President Trump directed federal science agencies to cancel all scheduled meetings, effectively suspending NIH research grants.
Asuka Koda
Staff Reporter
Zoe Berg
On Jan. 22, 2025, the Trump administration directed federal health agencies, including the National Institutes of Health, or NIH, to pause all external communications, cancel scheduled scientific meetings including grant review processes. This halt on grant distribution processes places scientific research at Yale and salaries of researchers in jeopardy.
The directive has effectively suspended NIH research grant evaluations and disrupted various health-related communications. NIH is the largest public funder of biomedical research in the world. 53 percent of grants received to fund research at the Yale School of Public Health came from the NIH, and the Yale School of Medicine is ranked fourth in the nation for total NIH funding.
“I’m just worried that this trend continues, that we’ll lose a whole generation of scientists,” said Sandy Chang ’88, the former associate dean of STEM education and professor of laboratory medicine.
The NIH has an annual budget of more than $47 billion to fund over 60,000 grants that directly support more than 300,000 researchers at more than 2,500 institutions.
Scientists form study sections that meet regularly to review and approve grants. According to Chang, this process is widely regarded to be a fair way to determine which grant proposals should receive funding.
Trump has placed an indefinite pause on these study sections, effectively stopping the grant distributional process. Ongoing study sections were suddenly suspended on Wednesday, which will lead to widespread disruption of research funding, Akiko Iwasaki, Sterling Professor of Immunobiology at the School of Medicine, said.
It is unclear whether already approved grants will be impacted and if the University would provide temporary funding should labs run out of grant funding.

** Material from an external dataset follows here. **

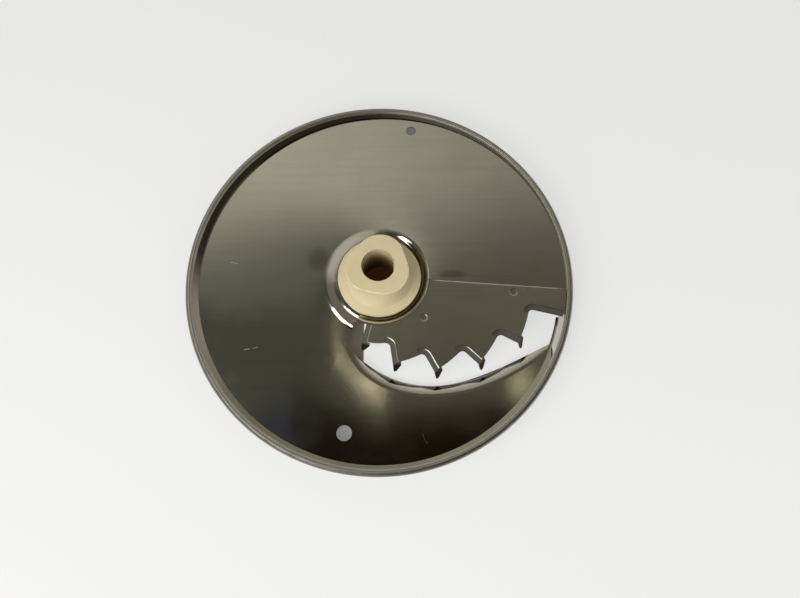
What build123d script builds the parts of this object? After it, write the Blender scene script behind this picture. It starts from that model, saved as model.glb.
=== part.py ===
# Food processor disc for cutting chips: a pressed steel ramp plate, a toothed
# steel blade welded on its ledge, and a moulded hub that carries both.
# Millimetres. +Z is up out of the working face, the hub's axis is the Z axis,
# and z = 0 is the lower edge of the rim, on which the disc rests.
# Seen from above the disc turns clockwise, so angles fall along its travel.
from build123d import *
from math import asin, atan2, cos, degrees, radians, sin, tan
import os

# Pressed plate
disc_diameter = 175.0
rim_height = 10.5
sheet = 0.8
rim_bend = 0.8
rim_width = 2.9
wall_angle = 75.0
ramp_start_angle = -4.0
ramp_end_angle = 244.5
ramp_sections = 10
rim_seam_inset = 1.64
seam_overlap = 0.02
ledge_depth = 1.0
ramp_depth = 7.0
start_bend = 0.15
end_bend = 0.8

# Level seat for the hub and the soft step from it to the floor
seat_depth = 3.4
seat_inner_radius = 9.0
seat_seam = 19.0
step_inner_radius = 19.6
step_outer_radius = 22.5
step_growth = 0.73
key_side = 12.4
key_corner = 10.8
key_core_gap = 0.5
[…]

The School of Medicine did not immediately respond to the request for comment.
Study sections have never been suspended due to executive directives and the timeframe of suspensions have always been clearly communicated. The present lack of communication prevents scientists from planning next steps.
Howard Forman, professor of health policy and management, said that he would be concerned if the communication pause is not lifted by Feb. 1.
“It’s kind of a shock to the community right now, because this really has a huge impact if you have a grant that you know was supposed to be reviewed by the NIH this round and that meeting is canceled,” Iwasaki said. “Who knows when the grant will be discussed next time and when the funding decision will be made?”
These grants fund the salaries of scientists, graduate students, postdocs and other employees in the research process.
Chang, for example, said that around 80 percent of his salary comes from NIH grants. Without those programs, his graduate students cannot get paid either. He believes that this would discourage students from pursuing academia and continue the push towards private industry.
“Without NIH grants, we’re dead,” he said.
Chang explained that curiosity-driven research that is unique to academia is an irreplaceable driver for innovation, and NIH is the biggest provider of funding for these investigation pursuits.
Additionally, Chang said many graduate student training grants come from the NIH programs that promote diversity, equity and inclusion missions, which have also come under attack from the new administration.
“It seems like, with DEI under attack, this administration is going to politicize this whole review process,” said Chang. “I’m worried that the training grants won’t be funded because they have a DEI component, which the Trump administration wants to get rid of.”
Should the Trump administration plan to change the grant review procedure, it would complicate an already difficult process for researchers.
The University provides stopgap funding to researchers who were approved for grants and are waiting for the funding to be distributed. Usually, just a few researchers receive such funding to maintain their lab operations, but with the NIH grant approval process suspended, many researchers fear that they may have to rely on it, according to Chang.
School of Medicine Dean Nancy Brown wrote a statement to the school community on Thursday outlining the school’s approach to the grant suspension.
“Faced with incomplete information, human beings naturally create stories to fill in the blanks,” Brown wrote. “During COVID-19, we faced health fears and financial uncertainty. We learned that we are resilient, we can together tackle challenges through creativity and value-based decision-making, and we became stronger. We will apply the same principles moving forward.”
The statement did not mention the possibility of stopgap funding.
The National Institutes of Health began giving out grants in 1945.